PPRuNe Forums

PPRuNe Forums (https://www.pprune.org/)
-   Private Flying (https://www.pprune.org/private-flying-63/)
-   -   Silly injuries (https://www.pprune.org/private-flying/538205-silly-injuries.html)

Maulkin 18th April 2014 20:23

Silly injuries
 
Hi all,

While checking the plane today before heading out, I was looking at the linkages in the ailerons. Unfortunately, I kinda forgot it was a particularly windy day, and didn't hold the aileron up, and it slammed down on my fingers, causing a bit of a cut.

So, my question, what daft/minor injuries have you had in an unconventional way to do with aircraft?

Neil

Crash one 18th April 2014 20:31

I stand up under the prop regularly, one day I may remember it's there!

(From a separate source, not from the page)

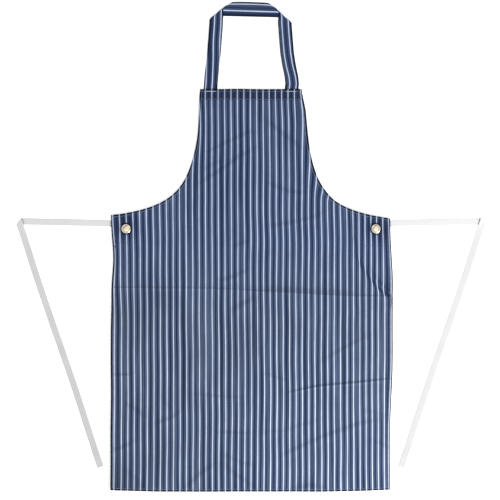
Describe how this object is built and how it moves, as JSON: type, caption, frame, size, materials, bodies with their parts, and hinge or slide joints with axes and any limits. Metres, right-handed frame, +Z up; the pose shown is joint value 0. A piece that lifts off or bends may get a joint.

18greens 18th April 2014 21:23

Stepped off a wet piper wing onto the step. Foot slipped back and got a deep gash in my heel from the flap trailing edge- they are sharp!

Loads of pairs of glasses ruined in chest pockets leaning into cockpits to adjust rudder pedals.

Not holding the canopy on windy days, they slam hard on your head.

All aeroplanes bite fools ( even before the engine start)

Armchairflyer 18th April 2014 22:00

Reaching over my head and backwards two weeks ago in an attempt to fish for the shoulder seatbelts vanished through the small hole in the recaro-style seats in an A211 Aquila (somewhat stoopid design IMHO, don't quite see the need for headrests in GA airplanes, let alone shoulder belts you have to ask nicely not to slip behind the seat) gave my shoulder a little ouch I still feel slightly today.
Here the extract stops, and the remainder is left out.